少し歩いて、すぐにプラカッシュがドアを開ける。そこが従姉妹の家だった。

19歳のプリヤンカと16歳のラクシュミー。そして母親の3人がその三畳程度の空間で暮らしている。かなり狭いながらもテレビ、冷蔵庫、ガス、水道、トイレなど必要なものはなんでも揃っている。おまけに、ビリヤニが煮えている。これならばライフラインは完璧だ。

プラカッシュも従姉妹たちもカルナータカ出身で、故郷ではスパイスをかなりふんだんに入れた煮込み式のチキンビリヤニを食べるという。オーバースパイス気味だが、これが庶民の味なんだとか。

プリヤンカはビリヤニだけでなく、ナマズのフィッシュフライとマトンチュッカも作ってくれた。
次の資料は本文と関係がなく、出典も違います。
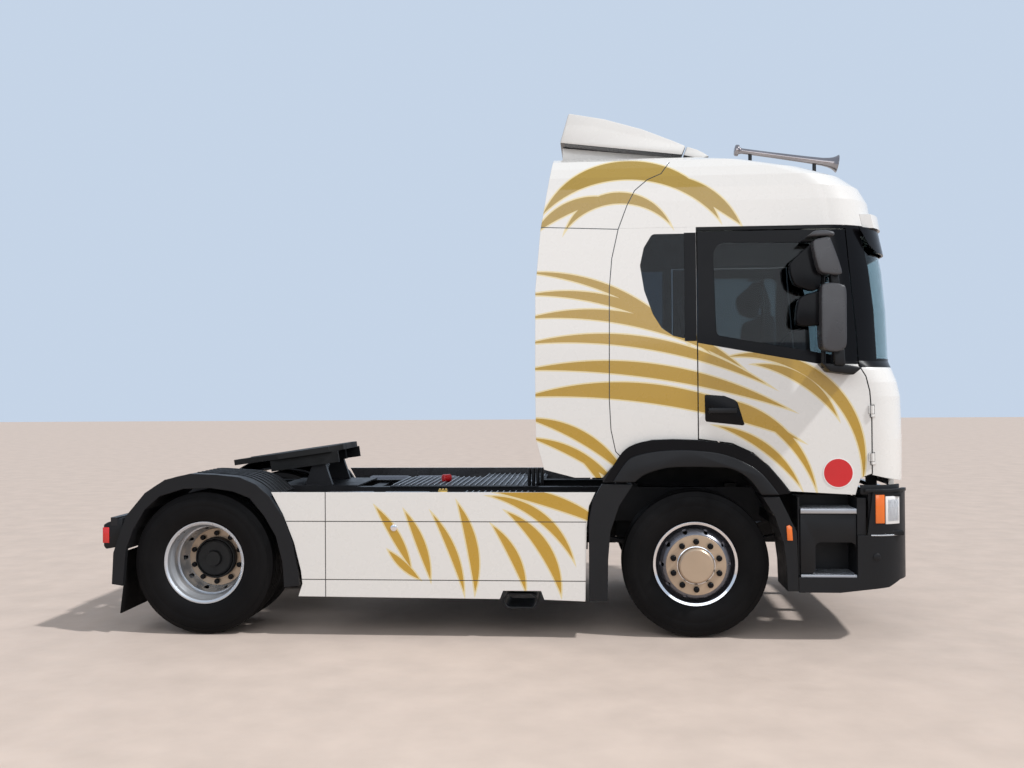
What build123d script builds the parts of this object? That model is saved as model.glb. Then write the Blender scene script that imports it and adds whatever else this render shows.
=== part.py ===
"""Two-axle tractor unit with a high-roof sleeper cab, built as an assembly of separate named pieces.

Millimetres. +X is forward, +Y is the truck's left, +Z is up. The origin is on the ground under the middle
of the truck. Most outlines are drawn from the side, with x counted from the front axle and z from the ground.
"""

import os

from build123d import *

os.makedirs("parts", exist_ok=True)

# Overall layout
WHEELBASE = 3550
FRONT_OVERHANG = 1512
REAR_OVERHANG = 762
LENGTH = FRONT_OVERHANG + WHEELBASE + REAR_OVERHANG
FRONT_AXLE_X = LENGTH / 2 - FRONT_OVERHANG
REAR_AXLE_X = FRONT_AXLE_X - WHEELBASE
FIT = 0.3
DOOR_GAP = 8

# Tyres and rims
TYRE_D = 1044
TYRE_W = 296
WHEEL_Z = TYRE_D / 2
RIM_D = 597
RIM_W = 254
RIM_WALL = 9
DROP_R = 262
DISC_FACE = 175
DISC_T = 12
DISC_FLAT_R = 222
DISC_BORE_R = 141
HAND_HOLES = 10
HAND_HOLE_R = 17
HAND_HOLE_PITCH_R = 240
FRONT_TYRE_Y = 1020
DUAL_Y = 910

# Hubs and brakes
SPINDLE_R = 35
REAR_SPINDLE_R = 50
RUN_CLEARANCE = 0.05
DRUM_R = 210
HUB_CAP_R = 124
REAR_HUB_R = 138

# Steering
KINGPIN_Y = 875
KINGPIN_R = 20
EYE_R = 38
EYE_H = 130
LUG_T = 44
ARM_LENGTH = 200
TIE_ROD_R = 18
BALL_PIN_R = 10

# Frame
RAIL_Y = 385
RAIL_H = 265
RAIL_TOP = 1000
RAIL_FLANGE = 80
RAIL_T = 9
RAIL_FRONT = 1180
RAIL_REAR = -4190

# Cab, with x from the front axle
CAB_REAR = -645
CAB_WALL = 60
GLASS_T = 6
GLASS_INSET = 1
DOOR_HINGE_X = 1214
DOOR_HINGE_Y = 1220
DOOR_HINGES = (1230, 1560)
HINGE_PIN_R = 8
HINGE_RING_R = 14
HINGE_H = 78
LUG_H = 20
DOOR_TOP = 2880
TILT_X = 1400
TILT_Z = 860

# Arches and skirts
ARCH_Y = 1255
ARCH_INNER_Y = 860
ARCH_SKIN = 10
LIP_T = 40
SKIRT_Y = 1245
SKIRT_T = 20
SKIRT_TOP = 1038
SKIRT_BOTTOM = 290

FRONT_AXLE = Vector(FRONT_AXLE_X, 0, 0)
SIDE = Plane(origin=FRONT_AXLE, x_dir=(1, 0, 0), z_dir=(0, -1, 0))
PLAN = Plane(origin=FRONT_AXLE, x_dir=(1, 0, 0), z_dir=(0, 0, 1))
ACROSS = Plane(origin=FRONT_AXLE, x_dir=(0, 1, 0), z_dir=(1, 0, 0))


def prism(outline, low_y, high_y, radius=0, margin=0):
    """A side-view outline of (x, z) points, as thick as from low_y to high_y on the truck's right."""
    with BuildPart() as made:
        with BuildSketch(SIDE.offset(low_y)):
            with BuildLine():
                FilletPolyline(*outline, radius=radius, close=True)
            make_face()
            if margin:
                offset(amount=margin, kind=Kind.INTERSECTION)
        extrude(amount=high_y - low_y)
    return made.part


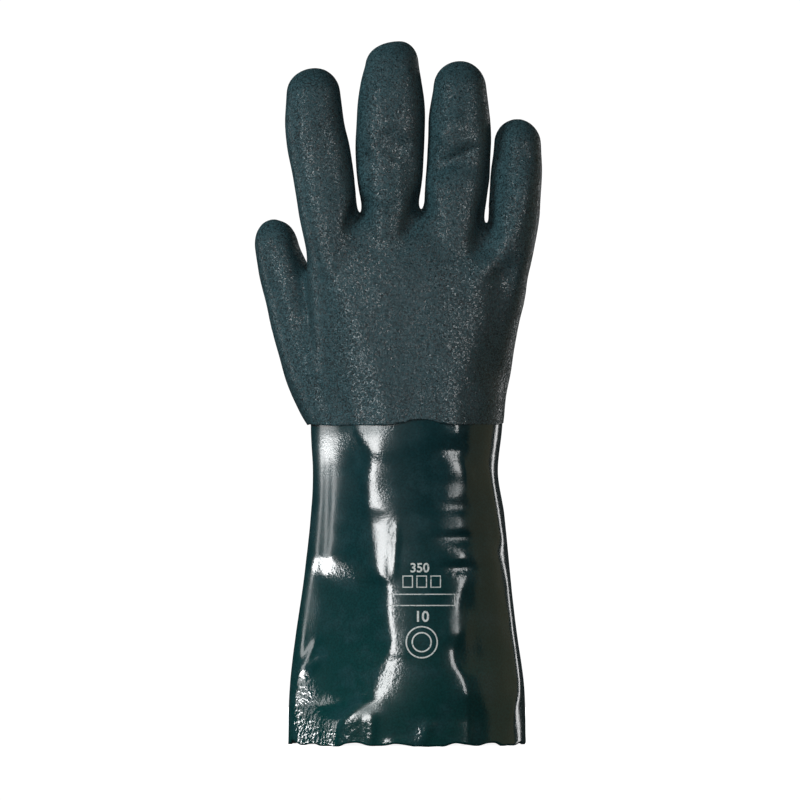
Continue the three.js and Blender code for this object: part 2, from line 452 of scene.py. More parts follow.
@dataclass(frozen=True)
class GritCoat(Finish):
    """PVC dipped while wet with crumb: dark grey green, speckled, with a glint on each grain."""

    process: ClassVar[str] = "pvc_grip_crumb_dipped"
    # The tone runs from the hollow colour to the crest colour. The dark end is partly each grain's
    # own darker tone and partly painted shade in the hollows between grains.
    hollow: str = "09171b"
    crest: str = "395960"
    shiny: float = 0.17  # roughness of the smoothest grains
    dull: float = 0.75  # roughness of the roughest grains
    gleam: float = 0.72  # the share of the usual gloss that the crumb leaves
    grain: float = 0.64  # mm from one grain to the next
    relief: float = 0.07  # mm from the hollows to the crests of the grains
    lean: float = 0.27  # the spread of the sines by which the grains' faces lean
    speckle: float = 0.72  # how far a grain's own shade may lighten it
    clouding: float = 0.3  # how far the clouds may
    cloud: float = 24.0  # mm across a place where the coat lies thicker or thinner

    def shader(self, node: NodeAdder) -> Node:
        """Add the finish's nodes and return its shader."""
        place = {"Vector": node("TexCoord").outputs["Object"]}
        # Grains of uneven size and shade, packed close, with finer crumb between them.
        grains = node("TexVoronoi", {"Scale": 1.0 / (self.grain * MM)}, place)
        fine = {"Scale": 1.1 / (self.grain * MM), "Detail": 3.0, "Roughness": 0.7}
        crumb = node("TexNoise", fine, place)
        height = node("Math", {"operation": "SUBTRACT"}, {0: crumb, 1: grains})
        bump = node("Bump", {"Strength": 1.0, "Distance": self.relief * MM}, {"Height": height})
        clouds = node("TexNoise", {"Scale": 1.0 / (self.cloud * MM), "Detail": 2.0}, place)
        shade = node("SeparateColor", {}, {0: grains.outputs["Color"]})
        # The grains' height is added to each grain's own random tone, so the hollows between grains
        # are painted darker and the crests lighter: painted shade and light.
        add = {"operation": "MULTIPLY_ADD", 1: self.speckle}
        speckle = node("Math", add, {0: shade, 2: height})
        clamped = {"operation": "MULTIPLY_ADD", 1: self.clouding, "use_clamp": True}
        tone = node("Math", clamped, {0: clouds, 2: speckle})
        colours = {"data_type": "RGBA", 6: linear(self.hollow), 7: linear(self.crest)}
        colour = node("Mix", colours, {0: tone}).outputs[2]
        # Each grain has a face that leans its own way, so that here and there one catches a light.
        middle = {"operation": "SUBTRACT", 1: (0.5, 0.5, 0.5)}
        centred = node("VectorMath", middle, {0: grains.outputs["Color"]})
        leaning = node("VectorMath", {"operation": "SCALE", "Scale": self.lean}, {0: centred})
        faces = node("VectorMath", {"operation": "ADD"}, {0: leaning, 1: bump})
        normal = node("VectorMath", {"operation": "NORMALIZE"}, {0: faces})
        spread = {"From Min": 0.1, "From Max": 0.6, "To Min": self.shiny, "To Max": self.dull}
        smooth = node("MapRange", spread, {"Value": shade.outputs[1]})
        return node(
            "BsdfPrincipled",
            {"IOR": 1.53, "Specular IOR Level": self.gleam * 0.5},
            {"Base Color": colour, "Roughness": smooth, "Normal": normal},
        )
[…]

さらにチャパティも手早く焼いてくれ、僕とプラカッシュの前にはご馳走が並ぶ。

食べても食べてもどんどん注ぎ足されるので終わらない、まさに食べさせられ放題が始まってしまった。ビリヤニはスパイシーだ。辛い、うまい。辛い、うまい。米を掴む手は止まらない。

従姉妹たちは食事には手をつけない。僕らはもう食べられないところまで食べ、コーラがわりのサムズアップを飲みながらしばし談笑する。

姉妹の表情は明るい。2人とも英語が分からなかったので意思疎通はプラカッシュを介してだったが、楽しい暮らしがあるようだった。話によるとこの家は持ち家で、上の部屋を貸しているので家賃収入もある。

勝手に思い込んでいた暗いスラムのイメージは、音を立てて崩れ去った。

「どうして彼女たちは僕たちと一緒に食事をしなかったんだろう?」帰り道、食事中に気になっていたことを聞いてみる。

「最近の人はあまりそういうことはしなくなったけど、それが昔ながらのインドのしきたりだからさ。彼女たちはあまり教育を受けていないから、英語も喋れないし世の中のことも知らない。プリヤンカもラクシュミーも、もう学校を辞めてしまった。プリヤンカは来月結婚するために、故郷に帰るんだよ」

彼はなんとも哀しい目で、遠くを見つめていた。

プネーの夜は、上着を着ていても肌寒いくらいだ。プリヤンカが最後に出してくれた、甘くないチャイの味わいを思い出した。